▸ **RECORDED INFORMATION**:
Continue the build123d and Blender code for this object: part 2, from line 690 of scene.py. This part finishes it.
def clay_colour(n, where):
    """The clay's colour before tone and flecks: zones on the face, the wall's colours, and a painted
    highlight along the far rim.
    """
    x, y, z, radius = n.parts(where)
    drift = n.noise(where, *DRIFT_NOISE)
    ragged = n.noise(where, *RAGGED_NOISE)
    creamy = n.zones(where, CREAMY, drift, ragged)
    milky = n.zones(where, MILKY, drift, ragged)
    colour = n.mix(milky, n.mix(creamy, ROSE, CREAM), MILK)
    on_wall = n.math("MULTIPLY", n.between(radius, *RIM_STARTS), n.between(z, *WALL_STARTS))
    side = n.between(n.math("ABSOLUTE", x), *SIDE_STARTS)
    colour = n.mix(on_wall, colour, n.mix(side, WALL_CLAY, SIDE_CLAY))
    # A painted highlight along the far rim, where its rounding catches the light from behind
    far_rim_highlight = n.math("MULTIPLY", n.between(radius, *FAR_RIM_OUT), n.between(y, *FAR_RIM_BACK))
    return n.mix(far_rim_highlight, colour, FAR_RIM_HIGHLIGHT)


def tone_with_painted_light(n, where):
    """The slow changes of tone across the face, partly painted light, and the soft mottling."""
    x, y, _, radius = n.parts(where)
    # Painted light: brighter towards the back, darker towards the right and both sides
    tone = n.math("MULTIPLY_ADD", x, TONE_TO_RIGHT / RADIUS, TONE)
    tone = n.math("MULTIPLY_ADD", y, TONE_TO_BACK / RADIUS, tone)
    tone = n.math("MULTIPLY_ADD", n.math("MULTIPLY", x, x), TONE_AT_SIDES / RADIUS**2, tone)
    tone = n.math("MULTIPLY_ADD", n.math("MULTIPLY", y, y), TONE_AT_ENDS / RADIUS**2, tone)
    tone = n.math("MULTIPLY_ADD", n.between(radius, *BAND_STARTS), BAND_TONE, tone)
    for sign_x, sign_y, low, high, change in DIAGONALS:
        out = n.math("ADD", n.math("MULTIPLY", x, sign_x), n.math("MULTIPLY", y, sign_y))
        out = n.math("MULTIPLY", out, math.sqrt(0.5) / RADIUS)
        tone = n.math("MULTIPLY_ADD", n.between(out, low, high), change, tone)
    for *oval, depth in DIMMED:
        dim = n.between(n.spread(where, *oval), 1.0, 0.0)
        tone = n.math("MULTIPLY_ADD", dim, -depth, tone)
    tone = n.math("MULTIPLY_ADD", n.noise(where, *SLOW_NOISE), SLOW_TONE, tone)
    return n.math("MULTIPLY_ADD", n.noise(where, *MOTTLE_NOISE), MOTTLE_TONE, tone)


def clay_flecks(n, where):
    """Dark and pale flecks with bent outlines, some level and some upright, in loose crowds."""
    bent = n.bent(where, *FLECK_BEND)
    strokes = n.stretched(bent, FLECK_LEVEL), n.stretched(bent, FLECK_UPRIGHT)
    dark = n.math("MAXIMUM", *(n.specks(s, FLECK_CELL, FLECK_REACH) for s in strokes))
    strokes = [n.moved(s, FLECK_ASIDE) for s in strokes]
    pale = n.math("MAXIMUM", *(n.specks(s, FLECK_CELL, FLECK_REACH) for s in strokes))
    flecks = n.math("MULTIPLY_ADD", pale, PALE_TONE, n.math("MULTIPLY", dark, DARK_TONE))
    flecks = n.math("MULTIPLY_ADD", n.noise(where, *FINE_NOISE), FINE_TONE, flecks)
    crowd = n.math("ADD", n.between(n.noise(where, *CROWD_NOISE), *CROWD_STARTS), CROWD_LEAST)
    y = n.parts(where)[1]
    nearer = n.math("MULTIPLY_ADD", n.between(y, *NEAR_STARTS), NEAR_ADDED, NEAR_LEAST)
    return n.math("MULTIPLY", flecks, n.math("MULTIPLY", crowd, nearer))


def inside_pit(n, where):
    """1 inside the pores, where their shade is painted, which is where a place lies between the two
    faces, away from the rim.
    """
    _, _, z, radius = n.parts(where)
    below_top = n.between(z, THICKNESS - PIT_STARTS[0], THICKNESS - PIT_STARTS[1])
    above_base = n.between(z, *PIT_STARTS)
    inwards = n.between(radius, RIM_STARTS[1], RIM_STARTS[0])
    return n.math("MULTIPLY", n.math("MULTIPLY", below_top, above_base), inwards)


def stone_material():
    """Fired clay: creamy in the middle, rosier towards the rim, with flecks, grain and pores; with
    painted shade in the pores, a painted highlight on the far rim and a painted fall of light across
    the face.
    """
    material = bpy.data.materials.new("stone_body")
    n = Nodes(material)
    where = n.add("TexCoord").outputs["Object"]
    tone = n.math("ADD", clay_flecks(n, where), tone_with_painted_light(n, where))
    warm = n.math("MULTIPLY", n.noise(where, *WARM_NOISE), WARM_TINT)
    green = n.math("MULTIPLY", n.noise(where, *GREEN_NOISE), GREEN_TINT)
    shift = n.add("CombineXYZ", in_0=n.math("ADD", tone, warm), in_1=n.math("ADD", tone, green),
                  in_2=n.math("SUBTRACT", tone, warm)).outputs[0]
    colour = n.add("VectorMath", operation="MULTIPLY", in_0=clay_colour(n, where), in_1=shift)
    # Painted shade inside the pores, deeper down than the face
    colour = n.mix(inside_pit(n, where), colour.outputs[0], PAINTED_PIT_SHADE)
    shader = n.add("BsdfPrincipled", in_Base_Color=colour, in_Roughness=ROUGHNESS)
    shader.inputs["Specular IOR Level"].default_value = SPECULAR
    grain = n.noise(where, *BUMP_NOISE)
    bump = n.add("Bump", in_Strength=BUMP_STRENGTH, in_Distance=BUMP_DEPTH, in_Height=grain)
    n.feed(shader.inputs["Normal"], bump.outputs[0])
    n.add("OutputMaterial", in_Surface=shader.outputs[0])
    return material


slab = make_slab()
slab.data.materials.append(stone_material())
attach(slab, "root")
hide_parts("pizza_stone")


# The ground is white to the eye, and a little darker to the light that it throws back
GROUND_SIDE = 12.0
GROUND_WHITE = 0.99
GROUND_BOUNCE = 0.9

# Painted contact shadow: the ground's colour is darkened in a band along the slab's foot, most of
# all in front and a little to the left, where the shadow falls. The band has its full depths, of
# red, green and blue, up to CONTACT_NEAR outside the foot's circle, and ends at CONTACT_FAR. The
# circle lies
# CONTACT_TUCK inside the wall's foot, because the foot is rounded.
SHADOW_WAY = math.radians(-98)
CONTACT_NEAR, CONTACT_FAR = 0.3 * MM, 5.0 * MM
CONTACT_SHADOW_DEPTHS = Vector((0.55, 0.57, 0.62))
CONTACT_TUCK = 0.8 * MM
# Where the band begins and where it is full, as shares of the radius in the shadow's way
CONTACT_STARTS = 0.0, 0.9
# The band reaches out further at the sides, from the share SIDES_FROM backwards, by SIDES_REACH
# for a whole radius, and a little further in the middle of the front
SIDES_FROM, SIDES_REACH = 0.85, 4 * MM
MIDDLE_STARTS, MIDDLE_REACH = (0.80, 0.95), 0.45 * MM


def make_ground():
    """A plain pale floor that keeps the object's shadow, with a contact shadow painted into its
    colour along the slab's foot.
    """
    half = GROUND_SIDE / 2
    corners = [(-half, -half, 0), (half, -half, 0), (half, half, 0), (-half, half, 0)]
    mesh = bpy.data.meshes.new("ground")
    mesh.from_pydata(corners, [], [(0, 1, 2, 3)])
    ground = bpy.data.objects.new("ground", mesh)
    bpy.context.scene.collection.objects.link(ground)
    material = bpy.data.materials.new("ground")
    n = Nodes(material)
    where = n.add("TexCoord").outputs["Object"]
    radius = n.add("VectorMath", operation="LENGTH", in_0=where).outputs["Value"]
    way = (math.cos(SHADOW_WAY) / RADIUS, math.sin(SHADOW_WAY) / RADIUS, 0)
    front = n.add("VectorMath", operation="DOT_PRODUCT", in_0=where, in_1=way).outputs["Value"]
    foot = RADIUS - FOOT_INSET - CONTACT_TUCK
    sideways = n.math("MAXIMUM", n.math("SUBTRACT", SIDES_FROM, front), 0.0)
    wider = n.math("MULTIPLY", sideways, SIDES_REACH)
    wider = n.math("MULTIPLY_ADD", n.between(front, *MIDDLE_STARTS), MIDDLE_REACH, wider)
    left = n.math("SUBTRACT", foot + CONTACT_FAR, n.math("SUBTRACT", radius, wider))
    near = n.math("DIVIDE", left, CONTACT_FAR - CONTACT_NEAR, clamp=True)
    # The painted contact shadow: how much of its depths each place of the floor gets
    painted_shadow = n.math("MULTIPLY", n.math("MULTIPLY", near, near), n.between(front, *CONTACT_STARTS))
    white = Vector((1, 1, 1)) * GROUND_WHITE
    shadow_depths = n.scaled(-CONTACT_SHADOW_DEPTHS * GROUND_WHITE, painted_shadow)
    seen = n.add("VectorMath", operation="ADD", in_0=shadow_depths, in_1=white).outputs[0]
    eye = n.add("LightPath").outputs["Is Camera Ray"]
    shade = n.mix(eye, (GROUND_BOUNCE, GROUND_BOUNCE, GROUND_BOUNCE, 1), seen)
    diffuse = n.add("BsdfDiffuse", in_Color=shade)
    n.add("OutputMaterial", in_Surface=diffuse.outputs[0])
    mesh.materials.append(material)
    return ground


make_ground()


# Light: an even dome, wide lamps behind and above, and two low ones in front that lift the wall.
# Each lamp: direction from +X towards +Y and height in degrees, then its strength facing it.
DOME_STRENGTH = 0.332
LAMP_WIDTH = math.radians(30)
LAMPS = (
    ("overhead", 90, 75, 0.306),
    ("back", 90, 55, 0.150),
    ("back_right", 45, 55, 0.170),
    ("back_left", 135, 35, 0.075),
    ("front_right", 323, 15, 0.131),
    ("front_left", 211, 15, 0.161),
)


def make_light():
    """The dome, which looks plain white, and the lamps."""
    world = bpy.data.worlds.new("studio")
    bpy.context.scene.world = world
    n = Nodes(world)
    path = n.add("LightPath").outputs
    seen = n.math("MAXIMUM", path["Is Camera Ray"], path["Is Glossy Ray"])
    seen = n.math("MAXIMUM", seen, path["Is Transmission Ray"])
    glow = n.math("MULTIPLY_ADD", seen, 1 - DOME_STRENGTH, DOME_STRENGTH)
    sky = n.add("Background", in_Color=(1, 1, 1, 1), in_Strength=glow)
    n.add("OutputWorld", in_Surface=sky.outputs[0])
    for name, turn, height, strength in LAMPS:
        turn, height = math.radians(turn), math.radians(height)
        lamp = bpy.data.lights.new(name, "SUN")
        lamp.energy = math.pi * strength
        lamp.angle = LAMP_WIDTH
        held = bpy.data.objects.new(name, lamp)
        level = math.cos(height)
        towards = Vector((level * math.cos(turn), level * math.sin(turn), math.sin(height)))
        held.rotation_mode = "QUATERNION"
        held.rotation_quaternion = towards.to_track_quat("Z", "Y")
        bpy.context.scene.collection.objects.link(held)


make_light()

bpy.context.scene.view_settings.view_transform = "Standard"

▸ **BRIEF**:
Isolate each line of the listing above that includes "scene". Copy it.

▸ **ANSWER**:
Continue the build123d and Blender code for this object: part 2, from line 690 of scene.py. This part finishes it.
    bpy.context.scene.collection.objects.link(ground)
    bpy.context.scene.world = world
        bpy.context.scene.collection.objects.link(held)
bpy.context.scene.view_settings.view_transform = "Standard"